It was among these rocks that Philippe Thomas first detected the traces of those phosphates that have made his name famous. Tissot, in 1878, already anticipated their discovery.
In point of sheer grandeur, of convulsed stratification and cloven ravine, of terrorizing features, I have seen gorges far finer than this of Seldja. Yet it contains one stretch of superlative beauty—a short defile or cañon, I mean, formed of two opposing precipices with a chasm of some thirty yards between them; they wind and curve, parallel to one another, with such magisterial accuracy that one would think they had been designed with mighty compasses from on high, and then carved out, sagaciously, by some titanic blade.
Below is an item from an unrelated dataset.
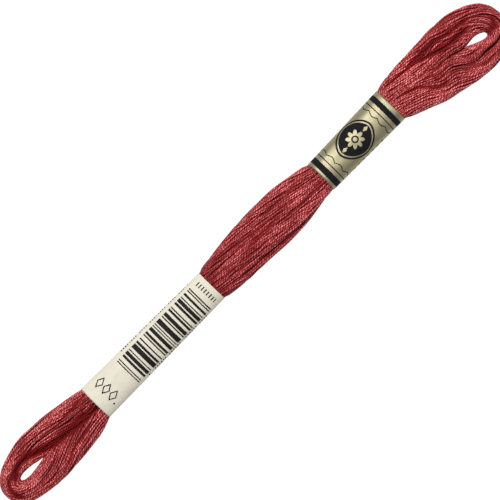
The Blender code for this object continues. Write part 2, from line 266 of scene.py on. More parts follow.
class Ring:
    """Cross-sections of the wound ring, in the order that a turn of floss passes them.

    inner is the point at the seam or the eye, across points outwards, and w is a distance along
    it.  The first section is inside the long band, so that the floss's two ends are hidden.
    """

    def __init__(self):
        first, last = SECTIONS[0].x, SECTIONS[-1].x
        count = round((last - first) / STATION_STEP) + 1
        x = np.linspace(first, last, count)
        turns = math.pi * np.arange(1, LOOP_STATIONS + 1) / (LOOP_STATIONS + 1)
        parts = [self.leg(x, 1), self.loop(SECTIONS[-1], UPPER_LOOP, 1, turns),
                 self.leg(x, -1)[:, ::-1], self.loop(SECTIONS[0], LOWER_LOOP, -1, turns)[:, ::-1]]
        table = np.concatenate(parts, axis=1)
        outer, inner = table[0:2].T, table[2:4].T
        self.count = table.shape[1]
        self.inner = inner
        self.width = np.linalg.norm(outer - inner, axis=1)
        self.across = (outer - inner) / self.width[:, None]
        self.height, self.floor, self.groove, self.middle, self.half, self.side = table[4:]
        start = int(np.argmin(np.abs(x - 0.5 * (LONG_BAND.x0 + LONG_BAND.x1))))
        partner = np.full(self.count, -1)
        right = count + LOOP_STATIONS
        partner[:count] = right + np.arange(count)[::-1]
        partner[right:right + count] = np.arange(count)[::-1]
        self.roll(start, partner)

    @staticmethod
    def leg(x, side):
        """Sections along a leg at places x; side is 1 for the left leg and -1 for the right."""
        left, right, seam = along("left", x), along("right", x), along("seam", x)
        height = along("height", x)
        paper = np.zeros_like(x)
        for band in (LONG_BAND, SHORT_BAND):
            held = smoothstep(np.minimum(x - band.x0, band.x1 - x) / PINCH_RUN + 1.0)
            room = [size - PAPER - PAPER_SLACK for size in (*half_widths(band, x), band.height)]
            left, right, height = (size + held * (limit - size)
                                   for size, limit in zip((left, right, height), room))
            paper = np.maximum(paper, (PAPER + PAPER_SLACK) * held)
        outer = left if side > 0 else -right
        to_loop = np.minimum(x - SECTIONS[0].x, SECTIONS[-1].x - x)
        groove = 1.0 - smoothstep(to_loop / GROOVE_RUN)
        return np.array([x, outer, x, seam, height, paper, groove,
                         (left - right) / 2, (left + right) / 2, np.full_like(x, side)])

    @staticmethod
    def loop(end, loop, direction, turn):
        """Sections round an end loop; turn runs from 0 at the left leg to pi at the right leg."""
        middle = (end.left - end.right) / 2 - loop.lean * np.sin(turn)
        outer_x = end.x + direction * loop.reach * power(np.sin(turn), 2.0 / LOOP_SQUARENESS)
        outer_y = middle + (end.left + end.right) / 2 * power(np.cos(turn), 2.0 / LOOP_SQUARENESS)
        depth = (1.0 - np.cos(2.0 * turn)) / 2
        edge = EYE_SWELL * np.sin(2.0 * turn) * np.abs(np.sin(turn)) ** EYE_TAPER
        inner_x = end.x + direction * loop.eye_length * depth
        inner_y = end.seam + loop.eye_drift * depth + loop.eye_width * edge
        height = end.height + (loop.height - end.height) * np.sin(turn)
        flat = np.zeros_like(turn)
        return np.array([outer_x, outer_y, inner_x, inner_y, height, flat, flat + 1.0,
                         flat, flat + 1.0, flat])

    def roll(self, start, partner):
        """Makes the section at start the first, and keeps each one's partner in the other leg."""
        for name in ("inner", "width", "across", "height", "floor", "groove", "middle", "half",
                     "side"):
            setattr(self, name, np.roll(getattr(self, name), -start, axis=0))
        shifted = np.roll(partner, -start)
        self.partner = np.where(shifted < 0, -1, (shifted - start) % self.count)

    def thickness(self, w, inset):
        """Half-thickness of the ring at distances w, inset from its surface all round."""
        reach = np.clip((w - inset) / (self.width - 2 * inset), 0.0, 1.0)
        round_leg = (1.0 - np.abs(2.0 * reach - 1.0) ** SIDE_SQUARENESS) ** (1 / SIDE_SQUARENESS)
        y = self.inner[:, 1] + self.side * w
        off = np.clip(np.abs(y - self.middle) / (self.half - inset), 0.0, 1.0)
        whole = (1.0 - off ** SIDE_SQUARENESS) ** (1 / SIDE_SQUARENESS)
        share = whole + (round_leg - whole) * self.groove
        return share * ((self.height + FLAT_CUT) / 2 - inset)

    def set_radius(self, turns, largest):
        """Radius of the strands in every section, so that they fill it but are no larger."""
        w = np.linspace(0.0, 1.0, CONTOUR_POINTS)[:, None] * self.width
        thick, middle = self.thickness(w, 0.0), self.middle_height()
        high = middle + thick - np.maximum(middle - thick, self.floor)
        area = high.mean(axis=0) * self.width
        each = FILL * area / (turns * STRANDS * math.sqrt(0.75))
        self.radius = np.minimum(np.sqrt(each) / 2, largest)
        print(f"strands: {2 * self.radius.min():.2f} to {2 * self.radius.max():.2f} mm across")

    def least(self, inset):
        """Least distance from the seam; away from the eyes, a little of each leg crosses it."""
        parted = self.groove ** 4
        return inset * parted - SEAM_CROSSING * (1.0 - parted)

    def middle_height(self):
        """Height of every section where it is widest."""
        return (self.height - FLAT_CUT) / 2

    def contour(self, inset):
        """Closed outline of every section, inset by the floss's radius: distances and heights."""
        swing = np.cos(np.linspace(0.0, math.pi, CONTOUR_POINTS))[:, None]
        least = self.least(inset)
        w = least + (self.width - inset - least) * (1 + swing) / 2
        thick = self.thickness(w, inset)
        middle = self.middle_height()
        top = middle + thick
        bottom = np.maximum(middle - thick, self.floor + inset)
        return np.concatenate([w, w[::-1]]), np.concatenate([top, bottom[::-1]])

    def from_above(self, w):
        """Points seen from above, for distances w."""
        return self.inner + self.across * w[..., None]

    def places(self, w, z):
        """Points for distances w and heights z."""
        return np.concatenate([self.from_above(w), z[..., None]], axis=-1)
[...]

Here we halted; it was time to turn back. There was an indentation in the rocks near at hand, fretted away by hungry floods of the past and overhung, now, with creepers and drooping fernery, concerning which my Tripolitan companion told me a long and complicated legend. This shadowy hollow, he explained, was the bridal couch, in olden days, of an earthly maiden and her demon-lover. He was a simple fellow, unfortunately, who knew the story too well to be able to tell it coherently.
On my second visit, however, I pushed vigorously up the stream-bed in the heat of the morning, determined to reach the head of the waters. Gradually the aspect of the valley changes. It opens out; the rocks melt away into bare white dunes, the country assuming the character of a tableland; you begin to feel a sense of aloofness.
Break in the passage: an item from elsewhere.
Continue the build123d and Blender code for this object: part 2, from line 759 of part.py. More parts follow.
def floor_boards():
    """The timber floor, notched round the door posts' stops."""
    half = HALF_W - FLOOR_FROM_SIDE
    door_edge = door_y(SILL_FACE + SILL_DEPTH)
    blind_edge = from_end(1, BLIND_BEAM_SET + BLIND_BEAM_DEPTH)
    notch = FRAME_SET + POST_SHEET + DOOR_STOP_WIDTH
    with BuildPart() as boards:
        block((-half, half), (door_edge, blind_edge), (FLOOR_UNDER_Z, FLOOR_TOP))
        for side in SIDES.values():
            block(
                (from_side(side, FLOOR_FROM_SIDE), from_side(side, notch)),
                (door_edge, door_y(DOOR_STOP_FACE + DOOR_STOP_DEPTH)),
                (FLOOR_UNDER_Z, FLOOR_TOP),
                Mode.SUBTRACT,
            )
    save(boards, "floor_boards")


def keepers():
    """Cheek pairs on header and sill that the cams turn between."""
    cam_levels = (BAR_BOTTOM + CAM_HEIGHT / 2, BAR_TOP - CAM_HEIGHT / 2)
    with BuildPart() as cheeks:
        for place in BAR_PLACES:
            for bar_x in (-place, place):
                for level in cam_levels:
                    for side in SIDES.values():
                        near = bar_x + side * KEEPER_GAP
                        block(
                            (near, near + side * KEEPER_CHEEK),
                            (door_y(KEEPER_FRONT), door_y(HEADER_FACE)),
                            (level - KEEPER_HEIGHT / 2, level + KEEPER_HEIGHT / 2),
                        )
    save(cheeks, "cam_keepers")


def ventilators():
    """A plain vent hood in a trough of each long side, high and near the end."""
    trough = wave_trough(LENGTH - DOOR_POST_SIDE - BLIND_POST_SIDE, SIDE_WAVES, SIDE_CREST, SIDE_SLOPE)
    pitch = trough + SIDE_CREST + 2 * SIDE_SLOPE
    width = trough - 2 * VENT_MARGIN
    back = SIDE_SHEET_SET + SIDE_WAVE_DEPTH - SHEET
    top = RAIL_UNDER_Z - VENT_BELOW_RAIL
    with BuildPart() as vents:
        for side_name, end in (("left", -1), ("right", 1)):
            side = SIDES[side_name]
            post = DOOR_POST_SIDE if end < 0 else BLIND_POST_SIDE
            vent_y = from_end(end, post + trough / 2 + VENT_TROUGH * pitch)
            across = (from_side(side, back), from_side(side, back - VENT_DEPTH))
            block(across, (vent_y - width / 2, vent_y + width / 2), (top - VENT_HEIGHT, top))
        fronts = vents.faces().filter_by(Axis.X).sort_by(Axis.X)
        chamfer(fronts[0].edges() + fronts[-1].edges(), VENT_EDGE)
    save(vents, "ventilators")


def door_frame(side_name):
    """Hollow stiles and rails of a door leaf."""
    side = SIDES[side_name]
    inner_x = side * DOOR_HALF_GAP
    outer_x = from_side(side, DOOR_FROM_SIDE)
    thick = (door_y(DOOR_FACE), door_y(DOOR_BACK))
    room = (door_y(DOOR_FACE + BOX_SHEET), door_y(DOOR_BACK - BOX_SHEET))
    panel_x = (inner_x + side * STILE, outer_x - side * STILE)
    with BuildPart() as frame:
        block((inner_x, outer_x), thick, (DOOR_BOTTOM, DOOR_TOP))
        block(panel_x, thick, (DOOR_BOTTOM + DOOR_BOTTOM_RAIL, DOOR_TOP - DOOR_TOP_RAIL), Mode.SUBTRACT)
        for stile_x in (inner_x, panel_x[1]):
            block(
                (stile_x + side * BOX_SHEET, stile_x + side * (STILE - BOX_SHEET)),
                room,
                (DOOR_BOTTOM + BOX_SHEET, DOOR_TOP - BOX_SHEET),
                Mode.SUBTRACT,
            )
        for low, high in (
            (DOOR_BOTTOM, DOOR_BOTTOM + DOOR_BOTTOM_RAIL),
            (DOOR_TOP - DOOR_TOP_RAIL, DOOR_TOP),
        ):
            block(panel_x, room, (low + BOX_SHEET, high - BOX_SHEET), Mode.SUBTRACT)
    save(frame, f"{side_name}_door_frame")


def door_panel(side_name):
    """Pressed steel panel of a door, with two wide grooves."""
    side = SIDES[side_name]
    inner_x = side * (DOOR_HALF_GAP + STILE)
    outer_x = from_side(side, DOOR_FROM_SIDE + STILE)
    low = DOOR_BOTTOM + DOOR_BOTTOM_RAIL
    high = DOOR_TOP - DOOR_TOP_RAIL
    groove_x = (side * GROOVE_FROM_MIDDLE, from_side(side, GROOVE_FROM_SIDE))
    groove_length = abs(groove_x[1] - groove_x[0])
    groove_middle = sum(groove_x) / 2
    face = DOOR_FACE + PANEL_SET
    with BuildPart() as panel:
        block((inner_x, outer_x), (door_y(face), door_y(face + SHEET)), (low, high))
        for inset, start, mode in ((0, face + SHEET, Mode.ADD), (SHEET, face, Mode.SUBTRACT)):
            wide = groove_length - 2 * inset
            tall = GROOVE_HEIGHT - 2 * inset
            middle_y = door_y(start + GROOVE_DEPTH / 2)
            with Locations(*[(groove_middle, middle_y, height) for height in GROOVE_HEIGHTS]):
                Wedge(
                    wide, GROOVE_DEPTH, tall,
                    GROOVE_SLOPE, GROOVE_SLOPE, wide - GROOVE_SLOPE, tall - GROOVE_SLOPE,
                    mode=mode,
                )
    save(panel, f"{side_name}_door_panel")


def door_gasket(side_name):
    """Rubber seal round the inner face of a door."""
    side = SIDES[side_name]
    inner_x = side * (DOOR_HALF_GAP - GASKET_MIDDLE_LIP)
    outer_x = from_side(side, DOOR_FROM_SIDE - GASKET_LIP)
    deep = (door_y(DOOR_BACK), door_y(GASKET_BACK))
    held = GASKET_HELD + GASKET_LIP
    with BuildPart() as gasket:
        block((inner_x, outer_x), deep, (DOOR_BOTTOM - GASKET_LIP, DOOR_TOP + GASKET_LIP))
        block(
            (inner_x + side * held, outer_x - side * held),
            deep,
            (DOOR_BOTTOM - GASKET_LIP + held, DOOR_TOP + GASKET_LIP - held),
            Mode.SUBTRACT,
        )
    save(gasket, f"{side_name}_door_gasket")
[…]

There was blazing sunshine in these upper regions, but a fresh breeze; this is the Ras el-Aioun, where the French have bridled some of the wild waters, thrusting them into a tube that carries them in a mad whirl to their settlement at Metlaoui. Here, too, they have planted a promising youthful oasis, a kind of nursery garden of poplars and cypresses and tamarisks and mimosas, in whose shade grow geraniums, mesembryanthemum and other flowers and creepers, as well as a host of vegetables of every kind. I soon discovered a recess in this delectable pleasaunce, and began my solemn preparations for luncheon.
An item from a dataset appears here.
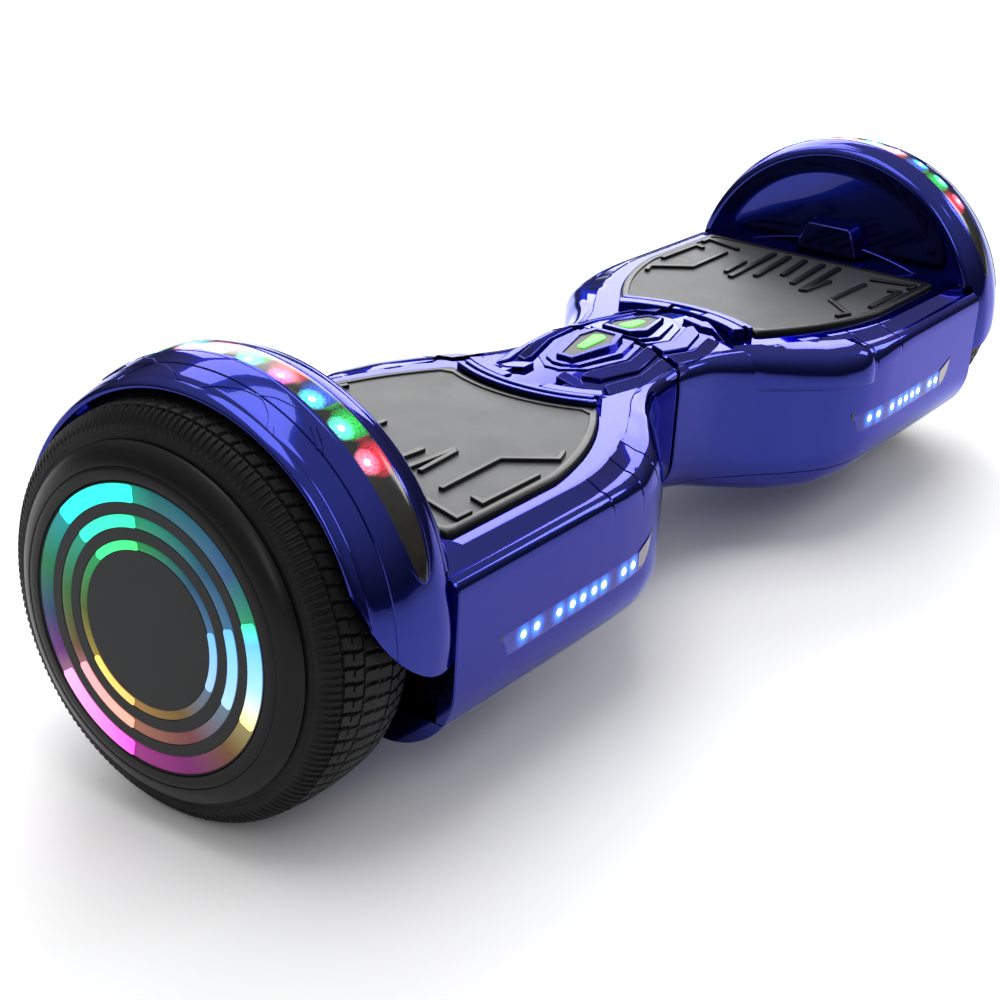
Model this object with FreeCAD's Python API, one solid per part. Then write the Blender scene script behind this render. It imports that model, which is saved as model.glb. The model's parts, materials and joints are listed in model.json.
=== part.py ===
"""A self balancing hoverboard with 6.5 inch class hub motor wheels, as separate solids.

The row frame is +Z up, with X along the wheel axles. The front, where the headlights are, faces -Y.
The origin is on the floor under the middle of the board. Every sub-part of a half is drawn for the
right half, on +X, and mirrored in the YZ plane for the left one, unless its own comment says more.
Sizes are in millimetres.
"""

import math
import os

import FreeCAD
import Part

V = FreeCAD.Vector

# Wheels and axles
WHEEL_R = 80.0
AXLE_Z = WHEEL_R
TYRE_X0, TYRE_X1 = 247.5, 294.5
TYRE_BORE_R = 60.0
TYRE_SHOULDER = 9.0
HUB_FACE_X = 301.4
HUB_COVER_R = 68.0
LIGHT_DISC_R = 54.3
LIGHT_DISC_T = 1.8
DRUM_X0, DRUM_X1 = 247.5, 287.5
DRUM_WALL = 5.5
DRUM_PLATE = 4.0
MAGNET_X0, MAGNET_X1, MAGNET_T = 255.0, 279.0, 2.6
STATOR_X0, STATOR_X1 = 261.0, 273.0
STATOR_R = 50.8
STATOR_TEETH = 18
AXLE_R = 8.0
AXLE_X0, AXLE_X1 = 188.0, 284.0
BEARING_R, BEARING_W = 16.0, 9.0

# Casing of one half
SEAM_X = 1.5
END_X = 238.5
WALL = 3.0
DECK_Z = 108.5
SPLIT_Z = 46.0
SPLIT_GAP = 0.3
# The casing's stations along X: x, half width, lowest z, bottom corner radius, shoulder radius
STATIONS = [
    (SEAM_X, 38.0, 44.0, 20.0, 8.0),
    (25.0, 42.0, 40.0, 20.0, 9.0),
    (46.0, 53.0, 36.0, 20.0, 13.0),
    (67.0, 69.0, 33.0, 22.0, 17.0),
    (88.0, 82.0, 31.5, 26.0, 18.0),
    (108.0, 87.0, 31.0, 29.0, 14.0),
    (129.0, 88.5, 31.0, 31.0, 10.0),
    (150.0, 88.7, 31.0, 31.0, 8.0),
]

# Raised centre that carries the status windows, crowned across its width
BOSS_X, BOSS_R, BOSS_TOP = 9.0, 72.5, 118.5
BOSS_CROWN_R = 81.0
WINDOW_X0, WINDOW_X1, WINDOW_HALF = 6.0, 40.0, 10.5
WINDOW_T = 3.0

# Foot pad, and the floor of the recess under it
PAD_TOP, PAD_T = 110.0, 5.0
PAD_OUT_X, PAD_HALF = 218.5, 68.6
PAD_ARC_R = 73.5
PAD_STRAIGHT_X = 149.0
PAD_BEND = (106.0, 57.0)
PAD_GAP = 0.6
PAD_FLOOR_Z0, PAD_FLOOR_Z1 = 99.6, 102.4
PLUNGER_X, PLUNGER_Y, PLUNGER_R = 148.0, 38.0, 5.0

# Fender: an arch turned about an axis at FENDER_Z, as (x, outer radius), with rounded ends in XZ
FENDER_WALL = 2.4
FENDER_Z = 82.0
FENDER_FROM = 72.0
FENDER_ARCS = [(234.0, 83.0), (240.5, 87.8), (250.0, 90.0), (261.0, 89.2), (272.0, 86.4), (283.0, 82.6)]
FENDER_ENDS = [(252.0, 74.0), (262.0, 79.0), (271.0, 87.0), (278.0, 97.0), (284.0, 112.0)]
STRIP_X0, STRIP_X1 = 247.0, 262.0
STRIP_FROM_DEG = 19.0
STRIP_LEDS = 10
STRIP_LED_SPAN = 84.0

# Headlights: the outline in XZ of one whose sharp end points to the middle of the board
LENS_OUTLINE = [(211, 73), (113, 73), (100.5, 77.5), (103.5, 68), (108, 63), (206.8, 62.7)]
LENS_SPAN = 306.0
LENS_T = 2.2
WALL_Y = 88.7
LIGHT_X = (117.5, 125.3, 140.7, 147.7, 155.7, 163.2, 172.5, 187.6, 196.5)
LIGHT_Z = 68.4

# Chassis, pivot and what they carry
PIVOT_Z = AXLE_Z
PIVOT_R, PIVOT_BORE = 12.0, 8.5
PIVOT_END = 60.0
BUSH_R, BUSH_GAP = 15.0, 0.05
BOSS_OUT_R = 20.0
TRAY_Z0, TRAY_Z1 = 50.0, 54.0
TRAY_HALF = 55.0
TRAY_END = 224.0
RAIL_T, RAIL_TOP = 4.0, 92.0
CLAMP_X0, CLAMP_X1 = 192.0, 222.0
CLAMP_HALF = 26.0
CLAMP_TOP = 93.0
CLAMP_BOLTS = [(199.0, 18.0), (199.0, -18.0), (215.0, 18.0), (215.0, -18.0)]
BOARD_T = 1.6
SCREW_SPOTS = [(60.0, 24.0), (60.0, -24.0), (132.0, 46.0), (132.0, -46.0), (214.0, 40.0), (214.0, -40.0)]
SCREW_HEAD_R, SCREW_R, SCREW_SEAT_Z = 3.8, 1.9, 42.4

# Charge socket and power button, on the right half's back face
PORT_X, BUTTON_X, PANEL_Z = 190.0, 158.0, 88.5
PORT_R, BUTTON_R = 8.0, 6.0
CAP_SIZE, CAP_T = 19.0, 1.4
HINGE_R = 0.8


def box(x0, x1, y0, y1, z0, z1):
    return Part.makeBox(x1 - x0, y1 - y0, z1 - z0, V(x0, y0, z0))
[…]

Out of the pool below there resounded a tuneful croaking of frogs: it spoke of many waters….
Presently an Italian workman or gardener with curly grey hair and moustache—the ubiquitous Italian—came up and began to talk,—per fare un po' di compania. He conversed delightfully, a smile playing about his kindly old face. He told me about the garden, about the French engineers, about himself, chiefly about himself, in limpid, child-like fashion. He had travelled far in the Old and New Worlds; in him I recognized, once again, that simple mind of the wanderer or sailor who learns, as he goes along, to talk and think decently; who, instead of gathering fresh encumbrances on life's journey, wisely discards even those he set out with.
Seldja, he told me, used to be a dangerous place for Europeans to traverse; many robberies and even murders had taken place there in times past; the new regime, of course, had put an end to all that. But there were still two perils: the frightful flies that bred diseases and made the gorge almost impassable in the hot months (every one suffered from fevers), and the serpents. Ah, those maladette bestie di serpenti—they swarmed among the rocks: they were of every kind and size; worst of all, the spleenful naja. He himself had killed one that measured two metres in length and was as thick as a man's arm. They don't wait till you can hit them, he said, but rush straight at you, swift as an arrow, upraised on their massive posterior coils, hissing like a steam-engine, and swelling out their throat with diabolical rage.
This is the beast that figured in the competition between Aaron and Pharaoh's conjurers, and it remains the favourite of modern African snake-charmers, who catch it after first irritating it by means of a woollen cloth wherein the fangs are embedded and broken. It is also, no doubt, the dreaded species which Sallust describes as infesting the region of Gafsa. But Lucan goes a little too far in his account of Cato's expedition into these parts; this veracious historian has inserted a few pages of sublime serpent nonsense, exquisite fooling….
Of all the deadly worms that breed in these wildernesses the most formidable, because the most sluggish, is the two-horned nocturnal cerastes, the "pretty worm of Nilus." No sensible person, nowadays, goes into the bled[1] [Footnote: This is one of the many Arabic words which admit of no clear translation. As opposed to a town, it means a village or encampment; as opposed to that, the open land, a plain, or particular district. When colonists talk of "going into the bled," they mean their farms; in newspaper language it signifies the country generally, inhabited or not—what we should call "the provinces "; oftentimes, again, the barren desert or (more technically) the soil.] in summer-time unless armed with a phial of the antidote—Trousse Calmette or Trousse Legros—whose liquid is injected with a hypodermic syringe above and below the wound, and has saved many lives.